##### Data supplied

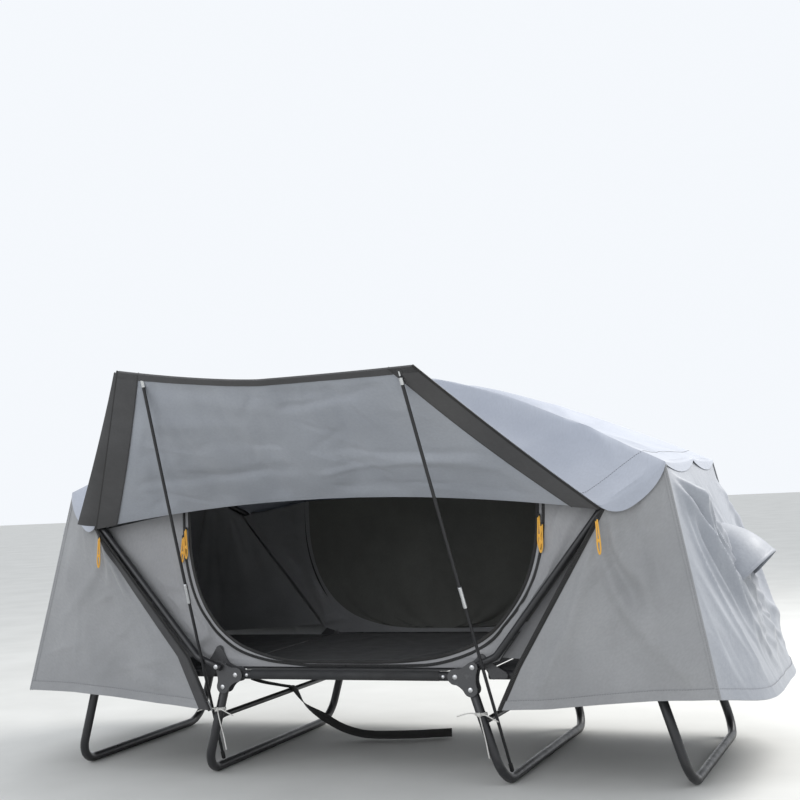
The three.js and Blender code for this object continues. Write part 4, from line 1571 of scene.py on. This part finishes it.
    def hem_line(self, t: Grid, sign: int) -> Grid:
        """The hem of an end panel, from the near seam to the far seam."""
        hx, hy, hz = self.plan.hem_corner
        bx, by, bz = self.plan.hem_bulge
        ex, ez = self.plan.hem_end
        spots = soft_path([(hx, -hy, hz), (bx, -by, bz), (ex, 0, ez), (bx, by, bz), (hx, hy, hz)], 8)
        line = along_points([tuple(p) for p in spots], t)
        line[..., 0] *= sign
        return line

    def end_panel(self, end: End) -> Surface:
        """The surface of an end panel, hanging from the hoop's bar to its hem."""
        s = end.sign
        ex, ey, ez = self.plan.crown_corner
        top_x, top_z = ex + 0.002, ez - 0.007
        t = np.linspace(0, 1, 33)
        top = [(s * (top_x + 0.004 * math.sin(math.pi * k)), -ey + 2 * ey * k, top_z) for k in t]
        bottom = [tuple(p) for p in self.hem_line(t, s)]
        left = [top[0], (s * 0.930, -0.394, 0.53), bottom[0]]
        right = [top[-1], (s * 0.930, 0.394, 0.53), bottom[-1]]
        plain = patch(top, bottom, left, right)
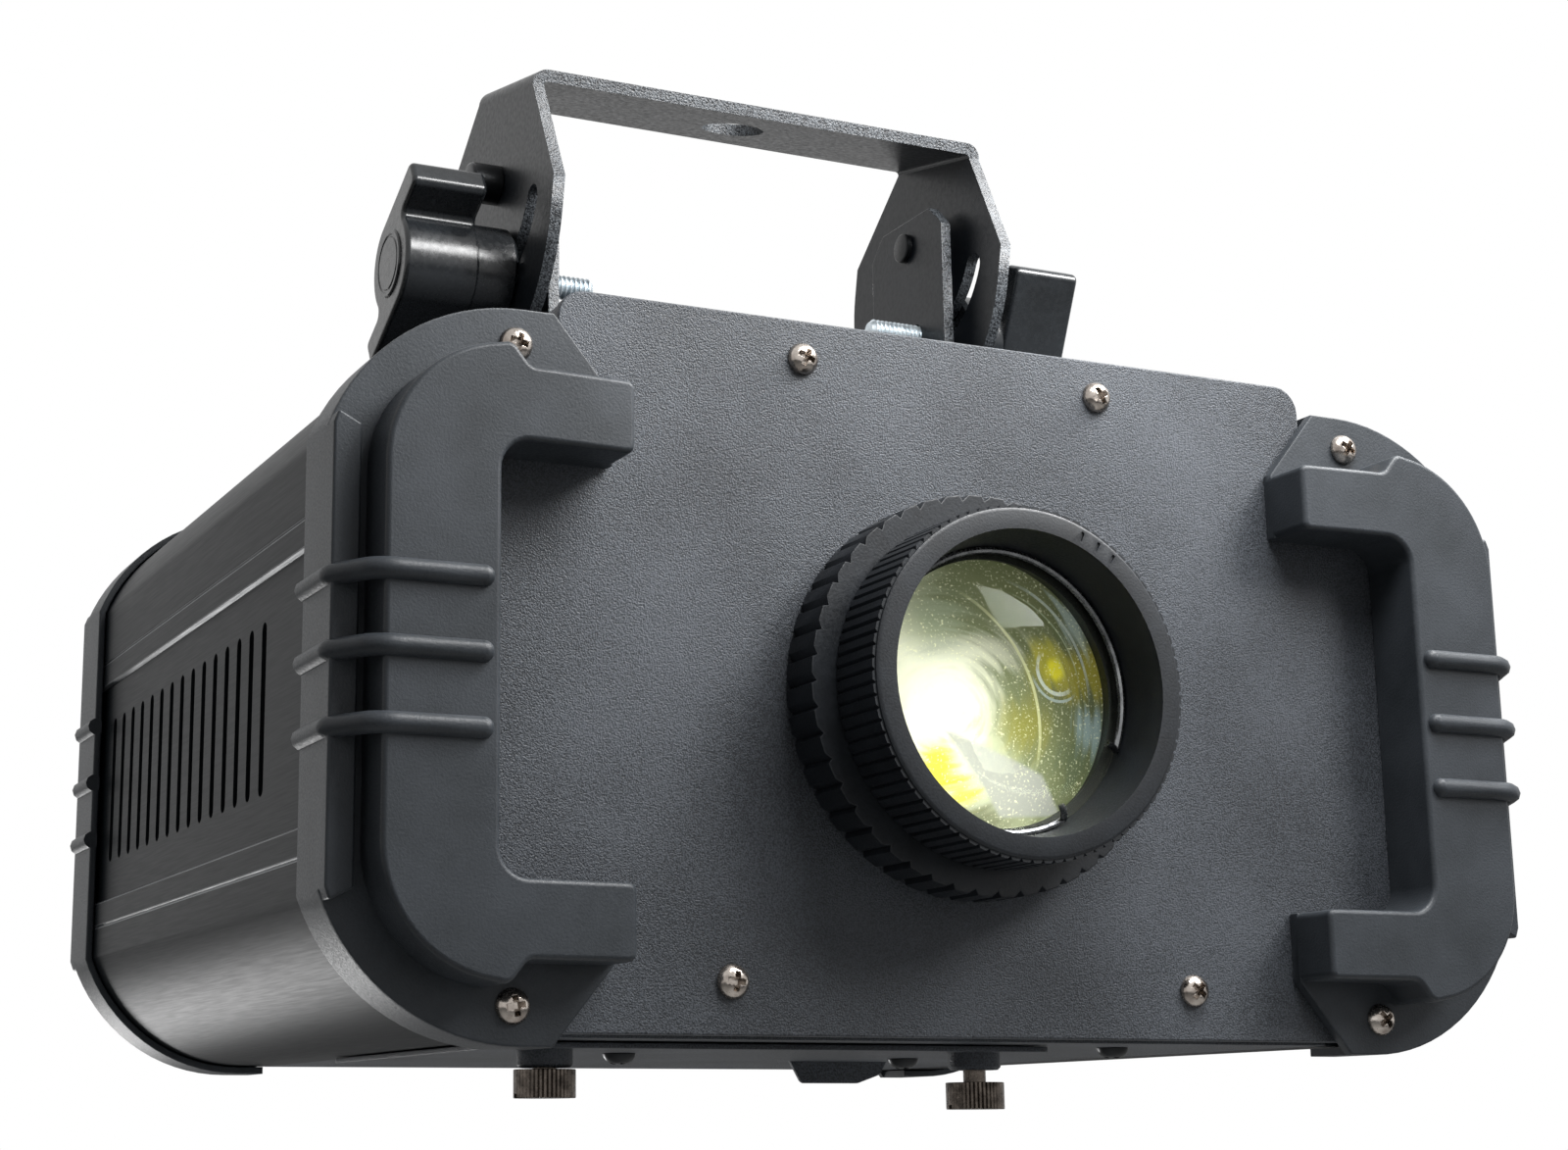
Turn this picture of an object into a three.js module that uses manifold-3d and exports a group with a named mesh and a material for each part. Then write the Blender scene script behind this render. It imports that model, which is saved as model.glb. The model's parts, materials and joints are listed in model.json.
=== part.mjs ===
import * as THREE from "three";
import { mergeVertices } from "three/addons/utils/BufferGeometryUtils.js";
import Module from "manifold-3d";

const wasm = await Module();
wasm.setup();

// Driving dimensions, in mm. X runs to the right, Y to the rear and Z up.
// The housing is laid out with y = 0 on the front panel's face and z = 0 on the lens axis.
const housing_depth = 204.6;
const housing_half_height = 72.6;
const housing_half_width = 141.05;
const corner_radius = 42.6;
const corner_cut_width = 2.55;

const gap = 0.3;
const overrun = 2;
const running_gap = 0.05;
const weld_depth = 0.2;
const arc_steps = 8;

// Sheet panels
const panel_thickness = 2.5;
const panel_rise_height = 6.6;
const panel_lift_height = 2.7;
const panel_side_width = 29.05;
const panel_strip_margin = 0.8;
const panel_strip_radius = 6;
const panel_chamfer = 4;
const sheet_thickness = 1.5;
const cover_inset = 49.35;
const lid_radius = 5.4;
const fold_inset = 8.3;
const top_fold_height = 16.9;
const bottom_fold_height = 15.05;

// Corner guards
const guard_plate_height = 2.7;
const guard_band_height = 6.5;
const guard_bumper_height = 14.9;
const guard_skirt_length = 11.85;
const skirt_thickness = 1.75;
const guard_post_width = 31.05;
const guard_arm_width = 30.5;
const guard_fillet_radius = 6;
const arm_end_share = 0.57852;
const arm_shelf_width = 15.6;
const arm_corner_radius = 1.6;
const plate_slope_share = 0.6066;
const notch_inset = 35.75;
const notch_width = 3.7;
const bumper_inset = 7.85;
const bumper_shelf_width = 11.2;
const bumper_radius = 25.7;
const bumper_start_angle = 97;
const bumper_bevel = 1.2;
const band_end_width = 26;
const band_width = 5.65;
const band_lip_width = 0.95;
const band_slope_width = 2.4;
const band_foot_share = 0.33;
const rib_radius = 2.15;
const rib_pitch = 14.5;
const rib_inset = 3.7;
const rib_bend_inset = 0.8;
const rib_side_inset = 0.45;
const rib_side_height = 0.9;

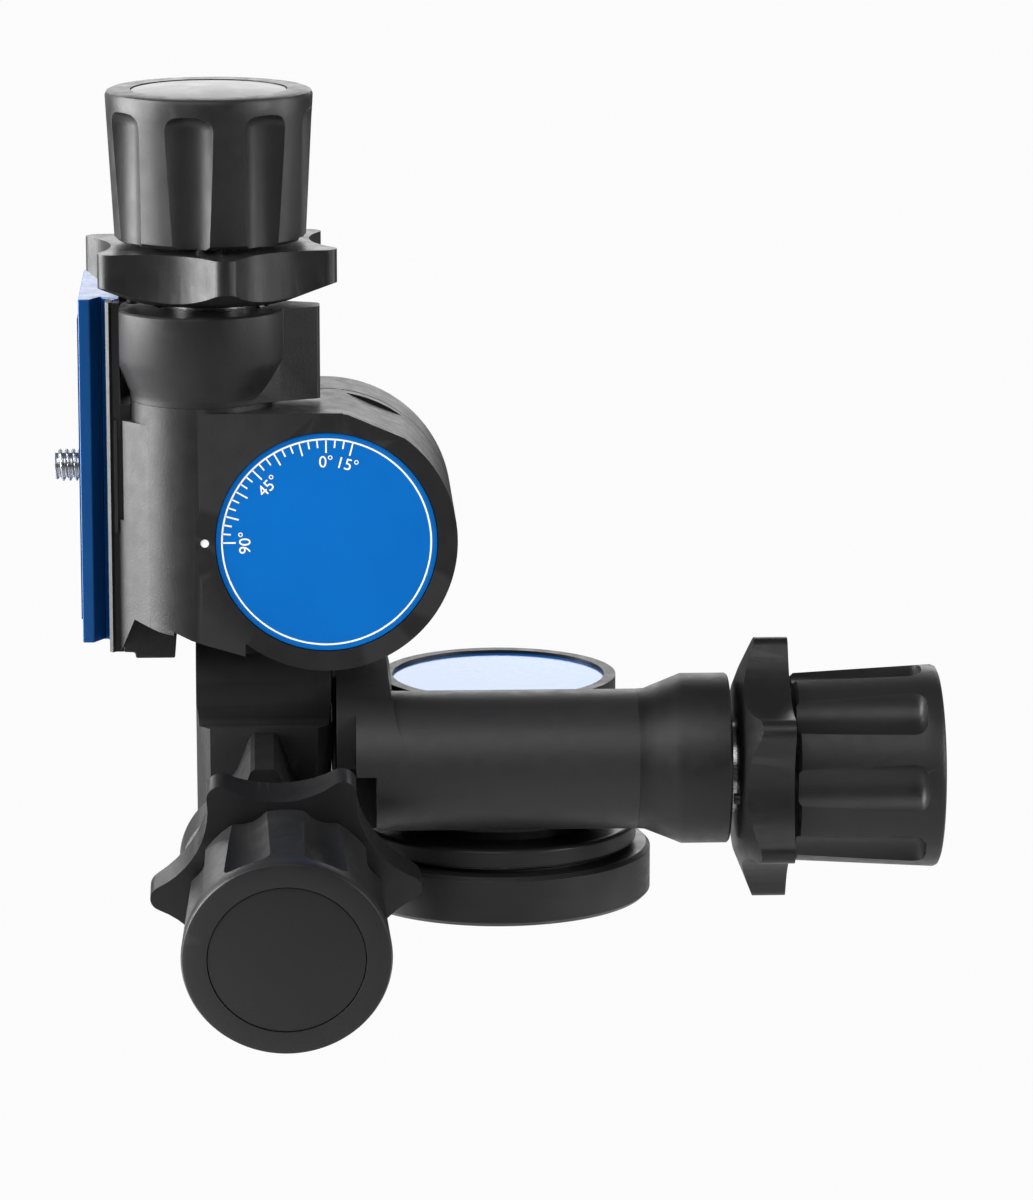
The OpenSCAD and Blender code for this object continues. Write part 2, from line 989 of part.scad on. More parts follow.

##########

Find every line in the records that contains the word "continues"; copy those lines.

Answer to the exercise:
The three.js and Blender code for this object continues. Write part 4, from line 1571 of scene.py on. This part finishes it.
The OpenSCAD and Blender code for this object continues. Write part 2, from line 989 of part.scad on. More parts follow.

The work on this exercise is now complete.